Forget the fact that thousands of financial researchers churned out of the top Ivy League schools are employed by leading hedge funds, equipped with staggering research budgets, sophisticated analysis technologies, and shocking financial rewards for success. Forget that these researchers are probably a bit smarter than you. Forget that they crunch data like robots, day after day, looking for any edge. Forget that even if the playing field were level, you would have to be a bit deluded to want to compete against such a formidable opponent. Then add to these facts the reality illustrated by Rajaratnam’s conviction: These organisations sometimes get trading information first—illegally. The answer becomes simple: The little guy cannot win.

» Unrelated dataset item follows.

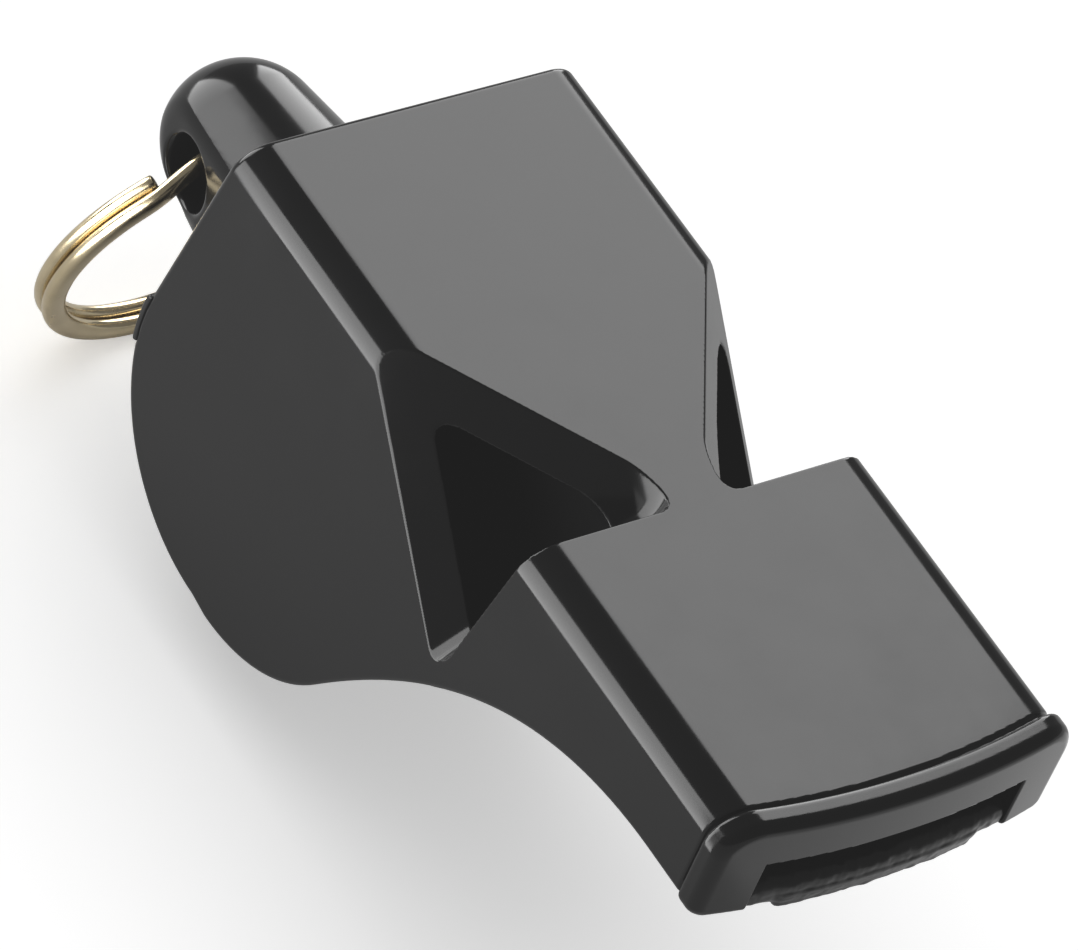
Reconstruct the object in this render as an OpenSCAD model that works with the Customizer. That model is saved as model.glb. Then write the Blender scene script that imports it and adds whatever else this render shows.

For the individual investor, active stock trading is nothing short of Popeye fighting Bluto with no spinach in sight. Such a contest is so one-sided that it goes from being entertaining, past pathetic, to downright disgusting. As the Las Vegas adage goes, “Look around the poker table and if can’t spot the sucker, it’s you.”
Fees really do matter. What do 2 and 20 mean to you? Probably not much unless you’ve read the prospectus for a hedge fund. The going rate for playing in the hedge fund game is a 2 per cent annual management fee on assets under management, and then a 20 per cent profit share on all earnings. This is the fee burden the hedge fund manager must overcome to return value to the investor group.
With such a heavy fee burden, how do long-short equity hedge fund managers return value? They does so by building teams that perform deep research, astute analysis, and rapid response systems to exploit the smallest window of opportunity. And sometimes they succeed, as Rajaratnam has shown us, through insider information. Surprisingly, even with all these resources and advantages, over time many hedge funds fail to even beat the market. Two and 20 is a lot to overcome.
Some things never change. The Galleon verdict is an encouraging example of justice, but just how deep is the insider problem? According to the Cayman Islands Monetary Authority, there are more than 5,000 hedge funds representing over $2.3 trillion in investments. And although many of these funds conduct ethical enterprises, the dollars at play provide a substantial motive for misbehavior. Galleon is just the tip of the iceberg.
When malfeasance turns up, however, investors are frustrated by the fact that many cases are lost in court or end with nothing more than a wrist-slap. The not-guilty verdicts for Bear Stearns hedge-fund managers accused of misleading clients, Angelo Mozilo’s multi-million settlement to erase fraud charges with the Securities and Exchange Commission, and the lack of indictments against Wall Street executives for misdeeds in the financial crisis are all examples of injustice winning the day. One commentator likened these efforts to a fruitless and frenetic game of whack-a-mole. You may strike a mole here and there, but a lot more disappear into their hole to never face any consequences for their action.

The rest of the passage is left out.